# Wago MySQL mehrere Daten in Datenbank schreiben -> Fehlermeldung



## Morpheus115 (2 November 2014)

Hallo Leute,

Ich wollte mit einer Wago SPS Werte in eine MySql Datenbank schreiben, mit zwei Werten ist mir das auch gelungen. Als ich es mit vier Werten versucht habe jedoch nicht.

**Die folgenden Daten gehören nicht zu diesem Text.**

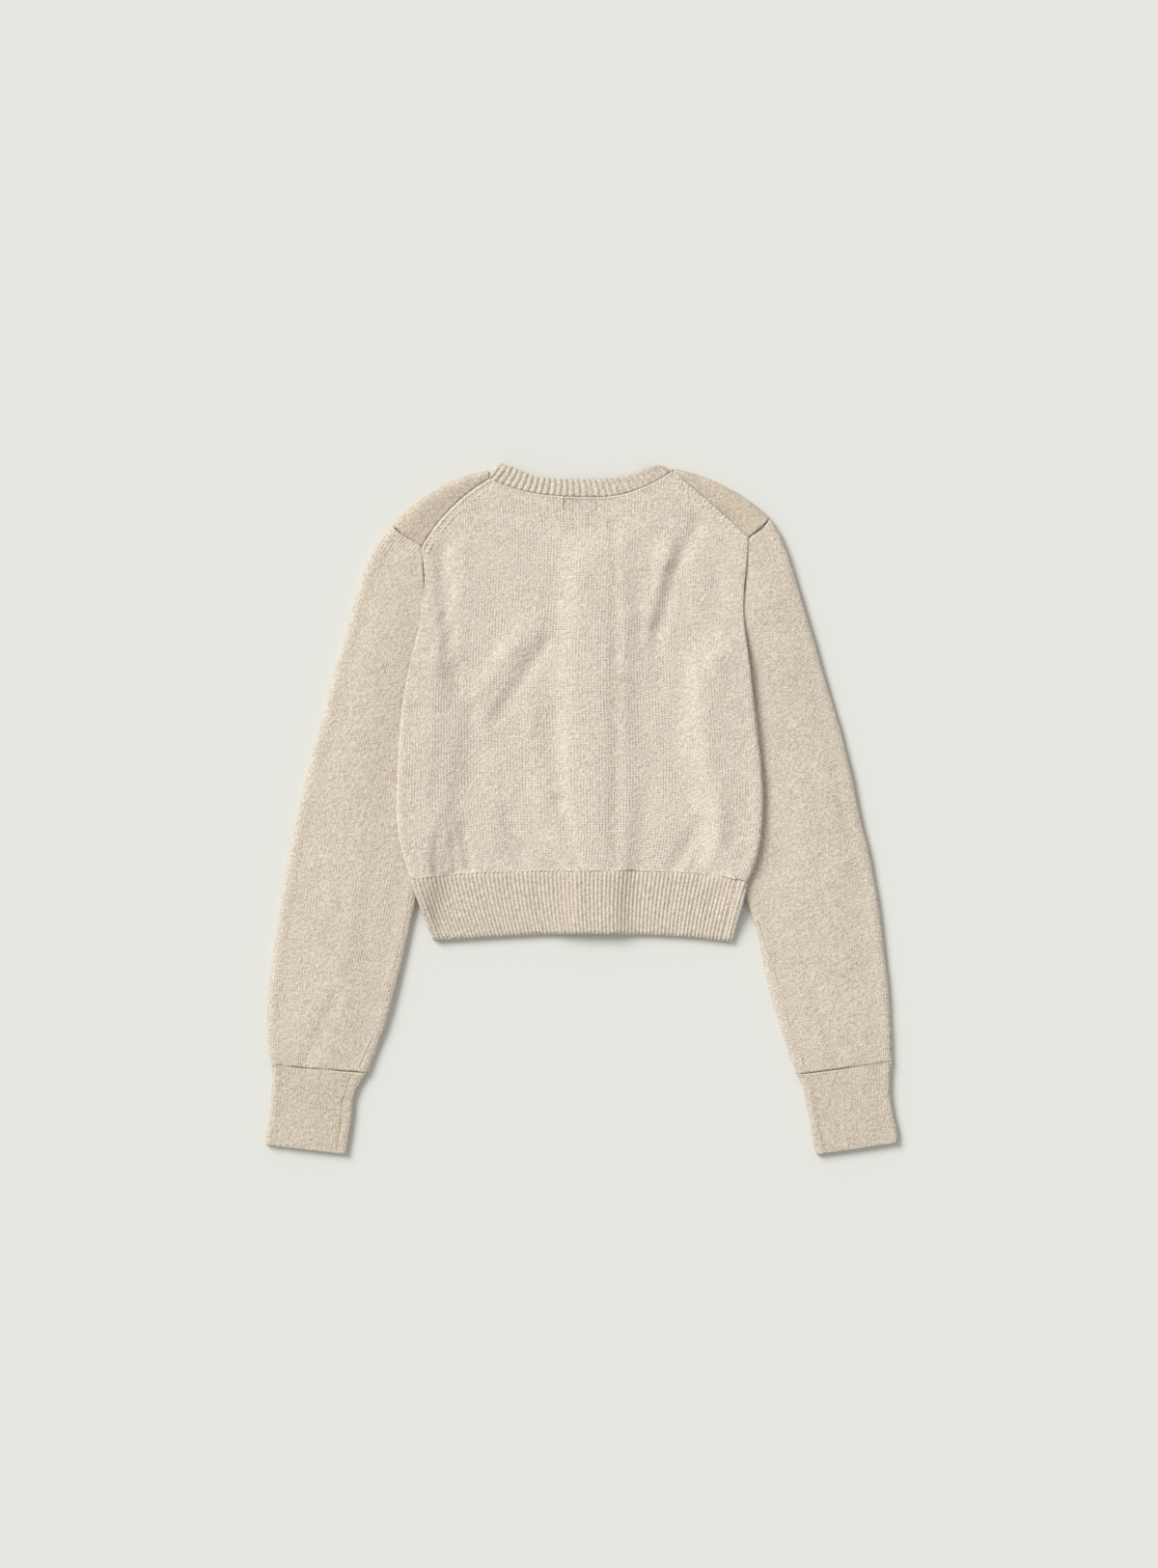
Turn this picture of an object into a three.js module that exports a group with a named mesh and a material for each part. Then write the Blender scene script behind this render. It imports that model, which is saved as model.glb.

Ich bekomme immer diese Fehlermeldung: 'MYSQL-ERROR: You have an error in your SQL syntax; check the manual that corresponds to your MySQL server version for the right syntax to use near $'(Wirk, Schein, I1, I2) VALUES (50, 123)55)40)'

Ich bin nach dieser Anleitung vorgegangen: https://www.youtube.com/watch?v=0isTiU06bbA

Im Anhang findet ihr mein Programm.

Ich hoffe jemand von euch kann mir weiterhelfen und mir eventuell meinen Fehler erklären.

Vielen vielen Dank
LG Harry


----------



## Morpheus115 (2 November 2014)

Der Code für das SQL Statement für zwei Werte lautet folgendermaßen, allerdings habe ich keinen Plan wie dieser für 4 Variablen aussehen soll:

FUNCTION SQLStatement : STRING
VAR_INPUT
    s_Table: STRING;
    i_ID_Tag : INT;
    i_ID_Value : INT;
END_VAR
VAR
    sTemp : STRING(500) := 'INSERT INTO ';
END_VAR

------------------------------------------------------------------

sTemp :=CONCAT(Stemp, s_Table);
sTemp :=CONCAT(Stemp, ' (id_tag, id_value) VALUES (');
sTemp :=CONCAT(Stemp, INT_TO_STRING(i_ID_TAG));
sTemp :=CONCAT(Stemp, ', ');
sTemp :=CONCAT(Stemp, INT_TO_STRING(i_ID_VALUE));
sTemp :=CONCAT(Stemp, ')' );
SQLStatement := sTemp;


----------



## Morpheus115 (3 November 2014)

Hallo Leute,

Habe den Fehler selbst gefunden, es lag daran dass ich übersehen habe dass zwischen zwei Werten ein anderer Code stand als am Ende:

sTemp :=CONCAT(Stemp, s_Table);
sTemp :=CONCAT(Stemp, ' (id_tag, id_value) VALUES (');
sTemp :=CONCAT(Stemp, INT_TO_STRING(i_ID_TAG));
*sTemp :=CONCAT(Stemp, ', ');*
sTemp :=CONCAT(Stemp, INT_TO_STRING(i_ID_VALUE));
*sTemp :=CONCAT(Stemp, ')' );*
SQLStatement := sTemp;

Ich musste also zwischen zwei Werten nur den oberen Code einfügen (manchmal sieht man den Wald wohl vor lauter Bäumen nicht).

Lg Harry

Thread kann geschlossen werden


----------